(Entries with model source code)
•••

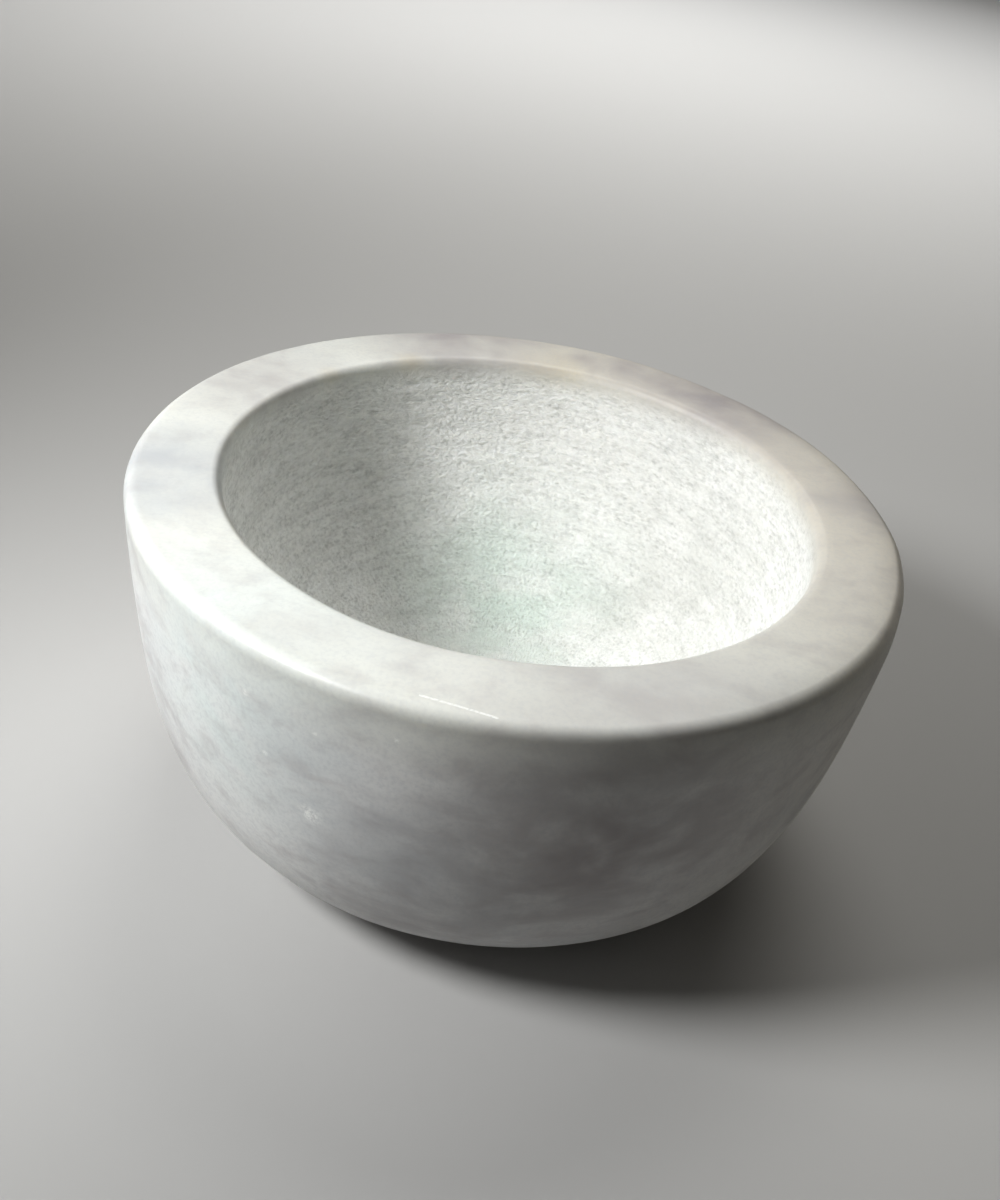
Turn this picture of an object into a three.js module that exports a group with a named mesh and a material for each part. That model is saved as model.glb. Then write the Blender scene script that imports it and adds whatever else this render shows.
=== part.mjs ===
// A shaving bowl, turned on a lathe from one block of marble. Millimetres, +Z up,
// with the origin at the centre of the flat underside.
//
// The bowl is one piece of stone: a heavy wall with a rounded belly, a broad flat rim,
// and a deep round cavity that is left ground, so that the brush works up a lather on it.
import * as THREE from "three";

// Overall sizes.
const RIM_DIAMETER = 127;
const HEIGHT = 62;
const BASE_DIAMETER = 76; // the flat that the bowl stands on

// Thicknesses of stone left by the cavity.
const RIM_WIDTH = 15.3; // across the flat rim, from the outer wall to the mouth
const FLOOR_THICKNESS = 14; // under the lowest point of the cavity

// Edges, softened by hand after turning.
const OUTER_EDGE_RADIUS = 2.5;
const LIP_RADIUS = 2;
const BASE_EDGE_RADIUS = 2;

// The belly of the outer wall: how steeply it leaves the base, and how far it still leans
// out below the rim, both in degrees.
const BASE_SLOPE = 18;
const RIM_LEAN = 3.5;
// How full the belly is: each end's share of the wall's width and height over which the
// wall keeps its direction before it bends.
const BASE_FULLNESS = 0.84;
const RIM_FULLNESS = 0.58;

// The cavity is a superellipse turned about the axis: 2 is an ellipse, and more is fuller
// at the bottom corner.
const CAVITY_FULLNESS = 2.25;

// How finely curves are divided.
const SEGMENTS_AROUND = 96;
const WALL_STEPS = 16;
const CAVITY_STEPS = 20;
const EDGE_STEPS = 4;

const radians = THREE.MathUtils.degToRad;

const rimRadius = RIM_DIAMETER / 2;
const baseRadius = BASE_DIAMETER / 2;
const mouthRadius = rimRadius - RIM_WIDTH;
const wallTop = HEIGHT - OUTER_EDGE_RADIUS;
const lipBottom = HEIGHT - LIP_RADIUS;
const cavityDepth = lipBottom - FLOOR_THICKNESS;

// A quarter-round edge about its centre, from one angle to another in degrees.
function edge(centreX, centreY, radius, from, to) {
  const clockwise = to < from;
  const arc = new THREE.EllipseCurve(
    centreX, centreY, radius, radius, radians(from), radians(to), clockwise,
  );
  return arc.getPoints(EDGE_STEPS);
}

// The underside and the soft edge round it, from the axis out.
function underside() {
  const flatRadius = baseRadius - BASE_EDGE_RADIUS * Math.tan(radians(BASE_SLOPE / 2));
  const startOfWall = -90 + BASE_SLOPE;
  return [
    new THREE.Vector2(0, 0),
    ...edge(flatRadius, BASE_EDGE_RADIUS, BASE_EDGE_RADIUS, -90, startOfWall),
  ];
}

// The outer wall: one cubic curve from the base's soft edge to the rim's.
function outerWall(start) {
  const end = new THREE.Vector2(rimRadius, wallTop);
  const width = end.x - start.x;
  const height = end.y - start.y;
  const out = BASE_FULLNESS * width;
  const up = RIM_FULLNESS * height;
  const curve = new THREE.CubicBezierCurve(
    start,
    new THREE.Vector2(start.x + out, start.y + out * Math.tan(radians(BASE_SLOPE))),
    new THREE.Vector2(end.x - up * Math.tan(radians(RIM_LEAN)), end.y - up),
    end,
  );
  return curve.getSpacedPoints(WALL_STEPS).slice(1);
}

// The rim: a soft outer edge, the broad flat, and the soft lip of the mouth.
function rim() {
  const outerCentre = rimRadius - OUTER_EDGE_RADIUS;
  const lipCentre = mouthRadius + LIP_RADIUS;
  return [
    ...edge(outerCentre, wallTop, OUTER_EDGE_RADIUS, 0, 90).slice(1),
    ...edge(lipCentre, lipBottom, LIP_RADIUS, 90, 180),
  ];
}

// The cavity, from the lip down to its lowest point on the axis.
function cavity() {
  const points = [];
  for (let step = 1; step < CAVITY_STEPS; step += 1) {
    const turn = (step / CAVITY_STEPS) * (Math.PI / 2);
    const radius = mouthRadius * Math.cos(turn) ** (2 / CAVITY_FULLNESS);
    const depth = cavityDepth * Math.sin(turn) ** (2 / CAVITY_FULLNESS);
    points.push(new THREE.Vector2(radius, lipBottom - depth));
  }
  points.push(new THREE.Vector2(0, FLOOR_THICKNESS));
  return points;
}

// White marble with soft grey clouds, polished outside.
function marble() {
  return new THREE.MeshStandardMaterial({
    color: "#e2e1da",
    roughness: 0.3,
    metalness: 0,
  });
}

function marbleBowl() {
  const foot = underside();
  const profile = [...foot, ...outerWall(foot.at(-1)), ...rim(), ...cavity()];
  const mesh = new THREE.Mesh(new THREE.LatheGeometry(profile, SEGMENTS_AROUND), marble());
  mesh.name = "marble_bowl";
  mesh.rotation.x = Math.PI / 2; // the lathe turns about +Y, and the bowl stands on +Z
  return mesh;
}

const shavingBowl = new THREE.Group();
shavingBowl.add(marbleBowl());

export default shavingBowl;
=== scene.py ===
"""A turned marble shaving bowl, standing on a pale studio floor.

Lengths are in metres. The bowl stands on z = 0, and its turning axis is +Z.
"""

import bpy
import numpy as np
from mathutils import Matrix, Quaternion, Vector


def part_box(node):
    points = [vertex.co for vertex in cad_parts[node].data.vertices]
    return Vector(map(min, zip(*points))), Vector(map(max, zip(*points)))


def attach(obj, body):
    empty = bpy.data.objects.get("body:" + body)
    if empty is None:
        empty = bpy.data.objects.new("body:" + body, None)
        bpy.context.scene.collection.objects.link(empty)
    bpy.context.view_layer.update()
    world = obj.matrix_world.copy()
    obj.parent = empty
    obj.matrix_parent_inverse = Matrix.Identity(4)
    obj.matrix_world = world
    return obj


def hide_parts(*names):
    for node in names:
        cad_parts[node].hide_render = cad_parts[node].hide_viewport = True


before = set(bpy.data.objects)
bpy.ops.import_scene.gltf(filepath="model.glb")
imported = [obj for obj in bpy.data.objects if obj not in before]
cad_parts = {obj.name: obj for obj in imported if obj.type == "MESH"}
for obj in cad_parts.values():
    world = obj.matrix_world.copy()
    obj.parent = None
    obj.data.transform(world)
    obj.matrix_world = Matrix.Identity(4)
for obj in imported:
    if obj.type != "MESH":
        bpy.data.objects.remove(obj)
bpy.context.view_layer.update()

# --- Camera -----------------------------------------------------------------------------
# Held close above the near side of the bowl and looking down into it, tipped a little to
# one side as a hand-held camera is.
CAMERA_DISTANCE = 0.2157
CAMERA_DROP = 33.66  # degrees below the horizontal
CAMERA_TIP = 8.97  # degrees anticlockwise, seen from behind the camera
CAMERA_FOCAL = 36.94  # millimetres, on a sensor 36 mm long
AIM = Vector((-0.0009, 0.0, 0.0379))


def add_camera():
    """The camera looks along +Y and down at the aim point, then tips about its own axis."""
    drop = np.radians(CAMERA_DROP)
    ahead = Vector((0.0, np.cos(drop), -np.sin(drop)))
    data = bpy.data.cameras.new("camera")
    data.lens = CAMERA_FOCAL
    data.sensor_width = 36.0
    data.clip_start = 0.01
    camera = bpy.data.objects.new("camera", data)
    bpy.context.scene.collection.objects.link(camera)
    camera.location = AIM - ahead * CAMERA_DISTANCE
    camera.rotation_mode = "QUATERNION"
    tip = Quaternion((0.0, 0.0, 1.0), np.radians(CAMERA_TIP))
    camera.rotation_quaternion = ahead.to_track_quat("-Z", "Y") @ tip
    bpy.context.scene.camera = camera


add_camera()

# --- The bowl's turned shape --------------------------------------------------------------
# One block of white marble, turned on a lathe: a flat foot, a full belly, a broad rim and a
# deep round cavity, all from one piece of stone with no joint.
low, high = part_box("marble_bowl")
RIM_RADIUS = (high[0] - low[0]) / 2
HEIGHT = high[2]
FOOT_RADIUS = 0.038
RIM_WIDTH = 0.0153
FLOOR_THICKNESS = 0.014
OUTER_EDGE = 0.0025
LIP = 0.002
FOOT_EDGE = 0.002
FOOT_SLOPE = 18.0  # degrees, of the belly where it leaves the foot
RIM_LEAN = 3.5  # degrees, of the wall just below the rim
FOOT_FULLNESS = 0.84  # pull of the belly along the foot's slope, as a share of its way out
RIM_FULLNESS = 0.58  # and along the rim's lean, as a share of its way up
CAVITY_FULLNESS = 2.25  # power of the cavity's superellipse: 2 would be an ellipse

MOUTH_RADIUS = RIM_RADIUS - RIM_WIDTH
LIP_BOTTOM = HEIGHT - LIP


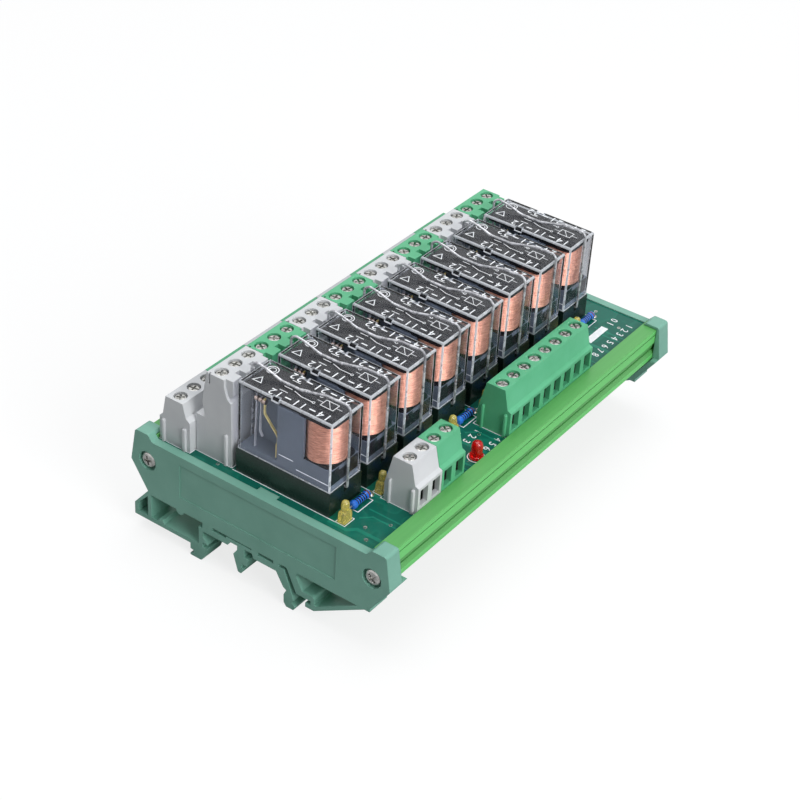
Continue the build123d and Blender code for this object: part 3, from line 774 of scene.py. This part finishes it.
thread_pitch = 0.55
pan_head = pan_head_screw()
plate_screws = bmesh.new()
plate_screw_y, plate_screw_z, seat_depth = 35.86, 23.4, 1.4
for side in (-1, 1):
    for y in (-plate_screw_y, plate_screw_y):
        seat = Vector((side * (module_length / 2 - seat_depth), y, plate_screw_z)) * MM
        aim = Matrix.Rotation(side * pi / 2, 4, "Y") @ Matrix.Rotation(0.5 + y, 4, "Z")
        add_copy(plate_screws, pan_head, Matrix.Translation(seat) @ aim)
build("plate_screws", plate_screws, "screw_steel", ["end_plate_screws"])
print("four pan-head screws")

# %% [markdown]
# ## Relay covers
#
# A cover is a thin clear box, open below. Rings of rounded rectangles run from the top over its
# rounded edge, down the outside, round the rim and up again inside, so the wall has a real
# thickness for the light to bend in. The rounded edges and the rim get the milky finish.

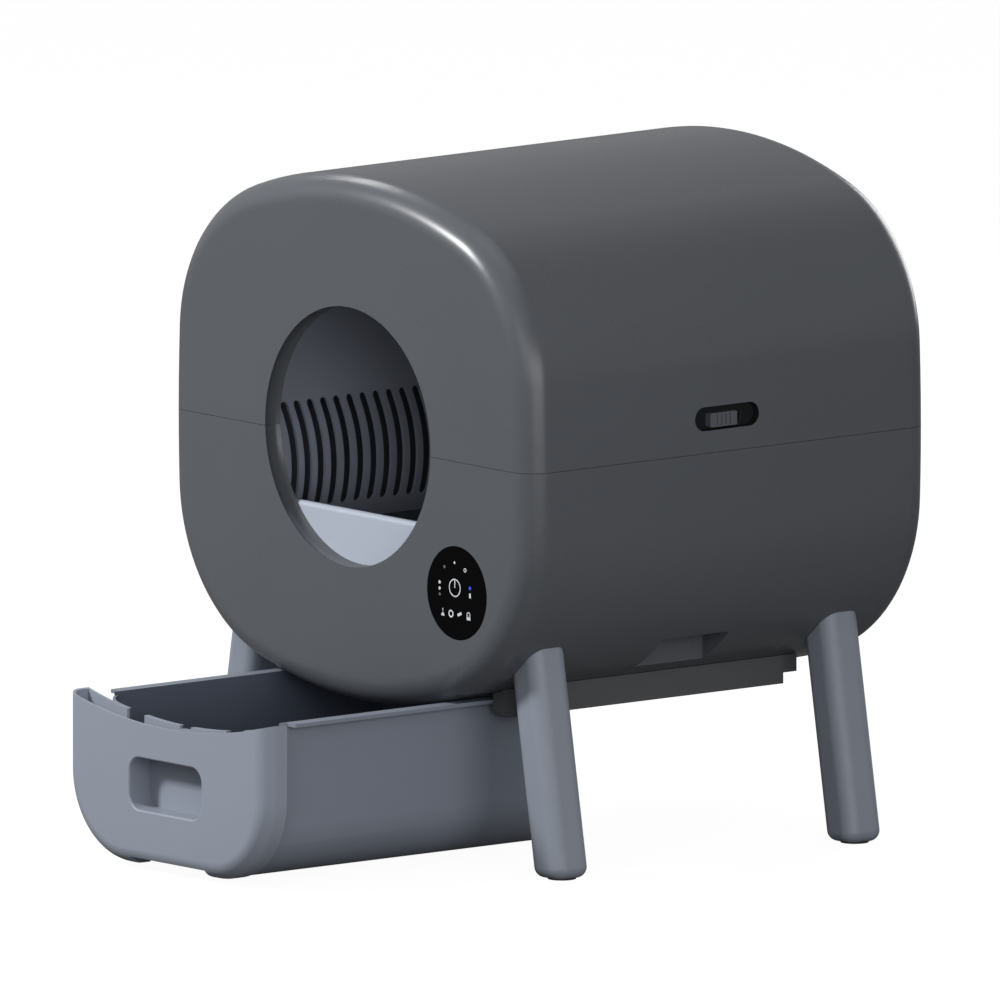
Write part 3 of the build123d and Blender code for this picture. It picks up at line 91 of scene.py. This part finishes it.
# faces of the tub that look down more than this stay pale
DOWN_FACING = 0.5

# depth of the grain in the plastics and metals
GRAIN_DEPTH = 0.1 * MM

# moulded plastic: scales of its grain and its slow cloud, and how far the cloud swings the gloss
GRAIN_SCALE = 1400.0
CLOUD_SCALE = 9.0
CLOUD_GLOSS = 0.12

# drawn metal: scale of its streaks, their stretch along Y, and what they do to tone and gloss
STREAK_SCALE = 900.0
STREAK_STRETCH = 0.06
STREAK_TONE = 0.25
STREAK_GLOSS = 0.15

# stage
FLOOR_TONE = 0.08
FLOOR_ROUGHNESS = 0.95
FLOOR_GLOW = 0.96
FLOOR_GLOSS = 0.06
SKY_LEVEL = 0.33
LAMP_AIM = (0.0, 0.1, 0.35)
LAMPS = (
    # name, place, size and power: a key ahead on the left, a rim lamp over it, soft fills
    ("Key", (-1.3, -2.3, 2.1), (0.5, 0.5), 106.0),
    ("Rim", (-2.3, 0.3, 2.65), (0.9, 0.4), 15.0),
    ("Top", (0.3, 0.1, 3.35), (2.0, 2.0), 9.0),
    ("Side fill", (2.95, -0.77, 0.72), (2.4, 1.2), 36.0),
    ("Front fill", (1.9, -2.2, 1.1), (1.4, 1.4), 10.0),
    ("Back fill", (-0.9, 3.0, 1.1), (1.6, 1.6), 30.0),
)


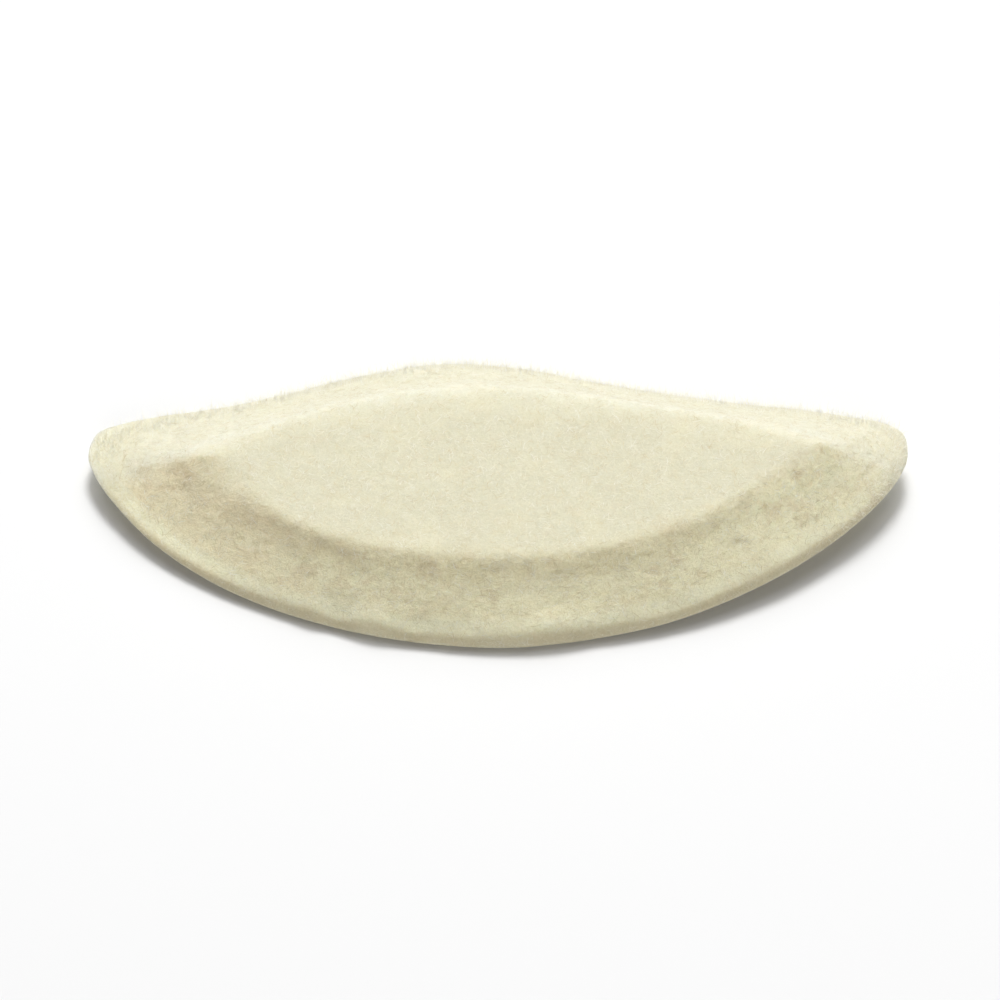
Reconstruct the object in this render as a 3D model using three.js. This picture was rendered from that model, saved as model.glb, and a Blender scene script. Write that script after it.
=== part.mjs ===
// Arch pad: one piece of thick wool felt, cut to a lens outline.
// A flat top, a sloping border all round it, a low edge wall and a plain
// underside. The middle of the underside lies flat and both tips curl up.
//
// Millimetres, +Z up. X runs along the pad from tip to tip, -Y is the side of
// the long outer curve, +Y the side of the shallow inner curve. The origin is
// the middle of the pad's box, on the surface it lies on.

import * as THREE from 'three';
import { mergeVertices } from 'three/addons/utils/BufferGeometryUtils.js';

// ---------------------------------------------------------------- sizes
const FELT_THICKNESS = 8.0;   // underside to flat top
const CHORD_Y = 3.357;        // the line between the tips, in front of which the outer curve lies
const STEPS_PER_RIB = 6;      // outline points between two ribs
const FOOT_TUCK = 0.80;       // how far the foot of the wall turns in under the pad

// Ribs across the pad, left tip to right tip. Y values are measured from the
// line between the tips. The edge columns give the outline that the knife cut,
// the top columns the outline of the flat top, wall is the height of the edge.
const RIBS = [
  { edgeX: -49.1, edgeFront:   2.20, edgeBack:  2.20, topX: -36.9, topFront:  -2.5,  topBack: -2.5,  wall: 0.9 },
  { edgeX: -48.1, edgeFront:  -1.00, edgeBack:  5.88, topX: -36.5, topFront:  -3.1,  topBack: -1.9,  wall: 0.9 },
  { edgeX: -45.4, edgeFront:  -5.25, edgeBack:  7.68, topX: -35.5, topFront:  -3.9,  topBack: -1.0,  wall: 1.1 },
  { edgeX: -40.6, edgeFront: -10.68, edgeBack:  9.45, topX: -33.2, topFront:  -5.6,  topBack:  0.6,  wall: 1.5 },
  { edgeX: -33.5, edgeFront: -15.92, edgeBack: 11.28, topX: -29.0, topFront:  -8.5,  topBack:  2.6,  wall: 2.2 },
  { edgeX: -25.0, edgeFront: -19.97, edgeBack: 13.90, topX: -22.8, topFront: -12.4,  topBack:  5.0,  wall: 2.8 },
  { edgeX: -16.0, edgeFront: -22.97, edgeBack: 16.62, topX: -15.2, topFront: -15.3,  topBack:  7.2,  wall: 3.0 },
  { edgeX:  -7.0, edgeFront: -24.62, edgeBack: 18.34, topX:  -7.0, topFront: -16.6,  topBack:  8.6,  wall: 3.1 },
  { edgeX:   2.0, edgeFront: -25.07, edgeBack: 17.70, topX:   2.0, topFront: -17.0,  topBack:  8.8,  wall: 3.1 },
  { edgeX:  11.0, edgeFront: -23.87, edgeBack: 15.49, topX:  11.0, topFront: -15.9,  topBack:  7.5,  wall: 3.1 },
  { edgeX:  20.0, edgeFront: -21.87, edgeBack: 12.97, topX:  19.5, topFront: -13.9,  topBack:  5.4,  wall: 3.1 },
  { edgeX:  28.5, edgeFront: -18.37, edgeBack: 10.87, topX:  27.0, topFront: -10.2,  topBack:  3.2,  wall: 3.0 },
  { edgeX:  36.0, edgeFront: -13.97, edgeBack:  9.32, topX:  33.3, topFront:  -6.2,  topBack:  1.4,  wall: 2.8 },
  { edgeX:  42.2, edgeFront:  -8.88, edgeBack:  7.85, topX:  37.6, topFront:  -3.3,  topBack:  0.0,  wall: 2.5 },
  { edgeX:  46.8, edgeFront:  -3.60, edgeBack:  6.49, topX:  39.6, topFront:  -2.1,  topBack: -0.7,  wall: 2.3 },
  { edgeX:  48.7, edgeFront:   0.00, edgeBack:  4.92, topX:  40.4, topFront:  -1.6,  topBack: -1.1,  wall: 2.2 },
  { edgeX:  49.1, edgeFront:   2.00, edgeBack:  2.00, topX:  40.7, topFront:  -1.35, topBack: -1.35, wall: 2.2 },
];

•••

=== GIVEN TASK ===
In the listing above, find the line containing "obj.data.transform(world)" and the line containing "AIM = Vector((-0.0009, 0.0, 0.0379))", then repeat those two lines and everything between them exactly.

=== ANSWER FOR THE TASK ===
    obj.data.transform(world)
    obj.matrix_world = Matrix.Identity(4)
for obj in imported:
    if obj.type != "MESH":
        bpy.data.objects.remove(obj)
bpy.context.view_layer.update()

# --- Camera -----------------------------------------------------------------------------
# Held close above the near side of the bowl and looking down into it, tipped a little to
# one side as a hand-held camera is.
CAMERA_DISTANCE = 0.2157
CAMERA_DROP = 33.66  # degrees below the horizontal
CAMERA_TIP = 8.97  # degrees anticlockwise, seen from behind the camera
CAMERA_FOCAL = 36.94  # millimetres, on a sensor 36 mm long
AIM = Vector((-0.0009, 0.0, 0.0379))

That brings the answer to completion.